Repeat everything in the material exactly.

Data extract:
--- START ---

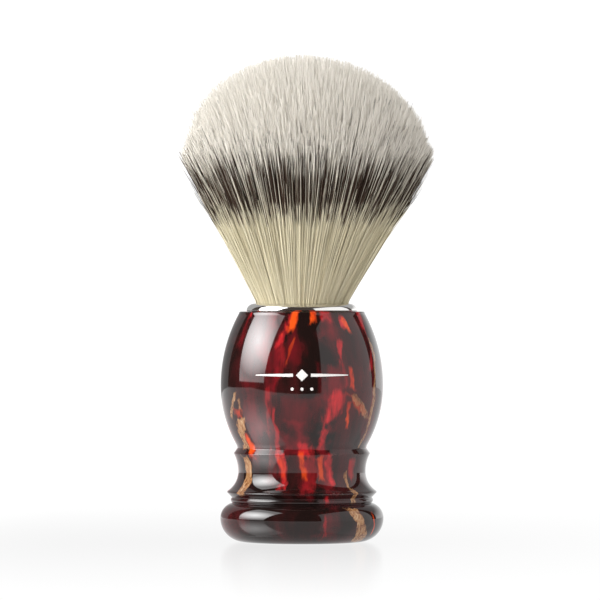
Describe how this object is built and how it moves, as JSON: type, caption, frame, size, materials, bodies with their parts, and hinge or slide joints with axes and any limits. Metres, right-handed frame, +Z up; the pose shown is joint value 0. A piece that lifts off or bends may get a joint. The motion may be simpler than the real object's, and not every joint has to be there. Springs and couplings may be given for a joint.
{
  "type": "shaving brush",
  "caption": "Free-standing shaving brush with a turned tortoiseshell-pattern resin handle, plated collar and fan-shaped banded fibre knot, for lathering soap.",
  "frame": {"origin": "centre of the handle's flat foot, on the surface that the brush stands on", "axes": "+Z up along the brush's axis, from the foot to the fibre tips; the side with the printed ornament faces -Y, and +X is to its right"},
  "size_m": [0.0552, 0.0552, 0.11],
  "materials": {
    "tortoise_resin": "gloss",
    "nickel_plate": "polished",
    "epoxy": "satin",
    "plug_resin": "satin",
    "thread": "matte",
    "bristle": "matte"
  },
  "bodies": {
    "handle": {"handle": "tortoise_resin", "collar": "nickel_plate", "socket_adhesive": "epoxy", "knot_plug": "plug_resin", "binding_thread": "thread", "bristle_root": "bristle"},
    "knot_middle": {"bristle_middle": "bristle"},
    "knot": {"bristle_fan": "bristle"}
  },
  "joints": [
    {"name": "flex_sideways", "type": "hinge", "parent": "handle", "child": "knot_middle", "pos_m": [0, 0, 0.054], "axis": [0, 1, 0], "range_deg": [-25, 25], "stiffness_Nm_per_rad": 0.15},
    {"name": "flex_fore_aft", "type": "hinge", "parent": "knot_middle", "child": "knot", "pos_m": [0, 0, 0.054], "axis": [1, 0, 0], "range_deg": [-25, 25], "stiffness_Nm_per_rad": 0.15}
  ]
}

--- END ---

The reply:
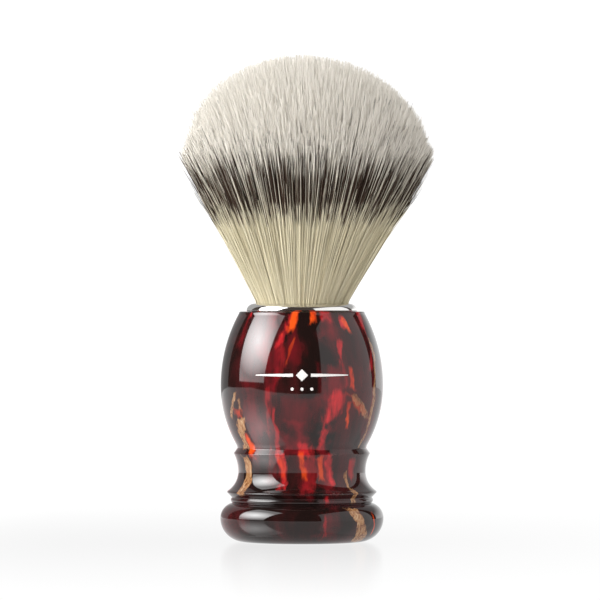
Describe how this object is built and how it moves, as JSON: type, caption, frame, size, materials, bodies with their parts, and hinge or slide joints with axes and any limits. Metres, right-handed frame, +Z up; the pose shown is joint value 0. A piece that lifts off or bends may get a joint. The motion may be simpler than the real object's, and not every joint has to be there. Springs and couplings may be given for a joint.
{
  "type": "shaving brush",
  "caption": "Free-standing shaving brush with a turned tortoiseshell-pattern resin handle, plated collar and fan-shaped banded fibre knot, for lathering soap.",
  "frame": {"origin": "centre of the handle's flat foot, on the surface that the brush stands on", "axes": "+Z up along the brush's axis, from the foot to the fibre tips; the side with the printed ornament faces -Y, and +X is to its right"},
  "size_m": [0.0552, 0.0552, 0.11],
  "materials": {
    "tortoise_resin": "gloss",
    "nickel_plate": "polished",
    "epoxy": "satin",
    "plug_resin": "satin",
    "thread": "matte",
    "bristle": "matte"
  },
  "bodies": {
    "handle": {"handle": "tortoise_resin", "collar": "nickel_plate", "socket_adhesive": "epoxy", "knot_plug": "plug_resin", "binding_thread": "thread", "bristle_root": "bristle"},
    "knot_middle": {"bristle_middle": "bristle"},
    "knot": {"bristle_fan": "bristle"}
  },
  "joints": [
    {"name": "flex_sideways", "type": "hinge", "parent": "handle", "child": "knot_middle", "pos_m": [0, 0, 0.054], "axis": [0, 1, 0], "range_deg": [-25, 25], "stiffness_Nm_per_rad": 0.15},
    {"name": "flex_fore_aft", "type": "hinge", "parent": "knot_middle", "child": "knot", "pos_m": [0, 0, 0.054], "axis": [1, 0, 0], "range_deg": [-25, 25], "stiffness_Nm_per_rad": 0.15}
  ]
}